Collage de Afirmación 2018

March 31, 1997

by Sara Jordan

This is the second in a series of articles leading up to the 1997 Affirmation International Conference in Salt Lake, August 21-24, 1997.

May Anderson & Louie Felt

May Anderson & Louie Felt

As D. Michael Quinn points out in Same-Sex Dynamics among Nineteenth-Century Americans, the way today’s world understands same-sex relationships is not how earlier generations have understood them. While intimate relationships between people of the same sex were not uncommon during 19th century Mormon history, these were not necessarily sexual. For instance, on July 8, 1837, Mary Fielding Smith observed that “some of the Sisters were engaged in conversing in tongues their countenances beaming with joy, clasped each other’s hands and kissed in the most affectionate manner” – an intense, but apparently non-sexual, expression of affection and intimacy. On the other hand, the true nature of expressions of affection between women is not always clear. Also in the late l830s, a 27-year-old Mormon girl wrote to her second cousin, who had been her roommate at Amherst College, “If I could sleep with you one night, [I] think we should not be very sleepy… at least I could converse all night and have nothing but a comma between the sentences, now and then.”
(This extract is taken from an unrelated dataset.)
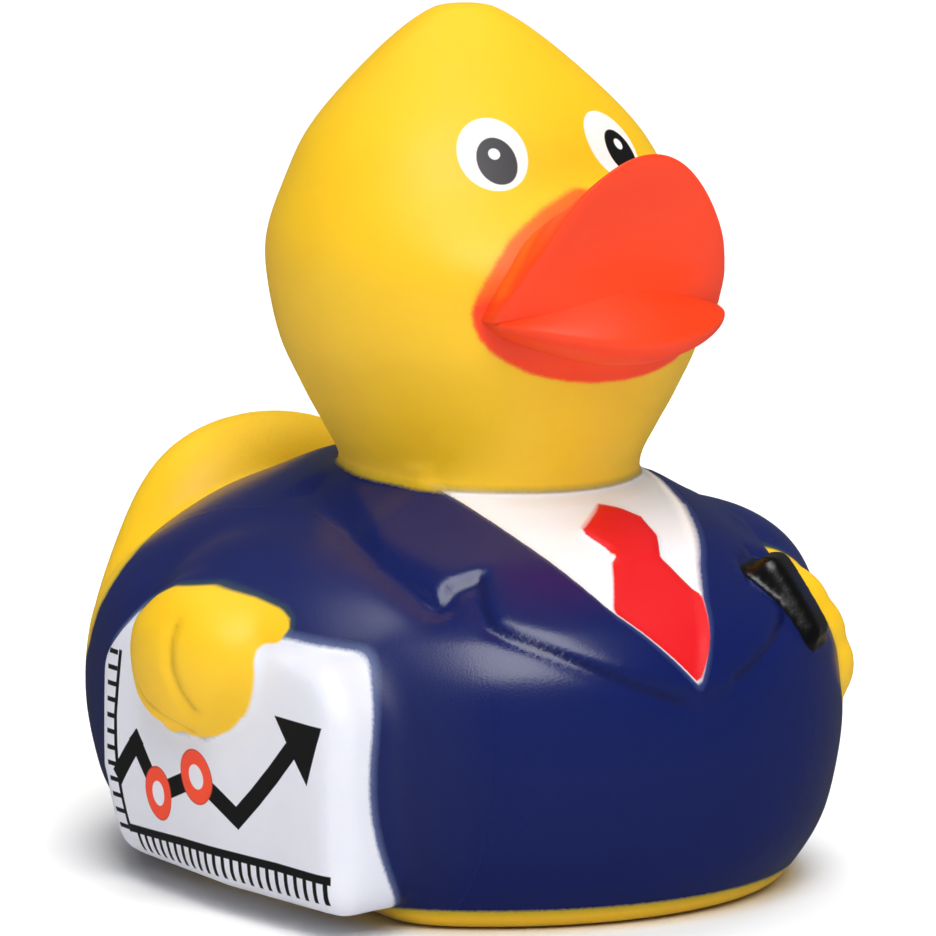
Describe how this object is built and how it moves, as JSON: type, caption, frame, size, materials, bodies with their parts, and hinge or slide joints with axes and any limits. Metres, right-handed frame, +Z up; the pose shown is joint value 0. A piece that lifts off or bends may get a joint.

Quinn refers to love between women as “female homoeroticism.” The first known reference to female homoeroticism in Mormon history occurred in 1856 when a Salt Lake man noted in his diary that an LDS woman was “trying to seduce a young girl.” The term “lesbian” first appeared in 1870, used in a diary as the equivalent of the word “sodomy.” Three years later, in 1873, the Women’s Exponent magazine reprinted an essay entitled “Women Lovers.” Written by a non-Mormon, it began, “Perhaps you do not know it, but there are women who fall in love with each other.”

Since the time the pioneers entered the valley, Mormon women have fallen in love with other women. While many such experiences were private, the organization of what we would today call a lesbian community began before the end of the last century. In 1891, when the gay-associated Bohemian Club of Salt Lake was incorporated, both women and men were included as members. Its principal incorporator and benefactor was Katherine Young Schweitzer, granddaughter of Brigham Young. Still, it was not until 189Z, when the Deseret News published a story about a Memphis, Tennessee, woman who was accused of murdering her girlfriend, that the LDS community became exposed to lesbianism in a public way.

At the same time that the LDS community became aware of lesbianism in the larger society, relationships between women within the LDS community were often celebrated or encouraged. Mormon suffragist Emmeline Wells, for example, publicly praised the same-sex relationship of Francis Willard, President of the National Women’s Christian Temperance Union. In 1912, the first explicit reference to lesbianism in an LDS magazine occurred when the Young Woman’s Journal paid tribute to “Sappho of Lesbos.” Nine years earlier, in l903, the same magazine had published a poem by Kate Thomas celebrating her same-sex love. Thomas, a devout Mormon who never married, wrote of her lover, “from her lips I take Joy never-ceasing.” In 1919, the Children’s Friend published an account of the love between the Primary general president, Louise B. Felt, and her first counselor, May Anderson, who were referred to as the “David and Jonathan” of the Primary General Board.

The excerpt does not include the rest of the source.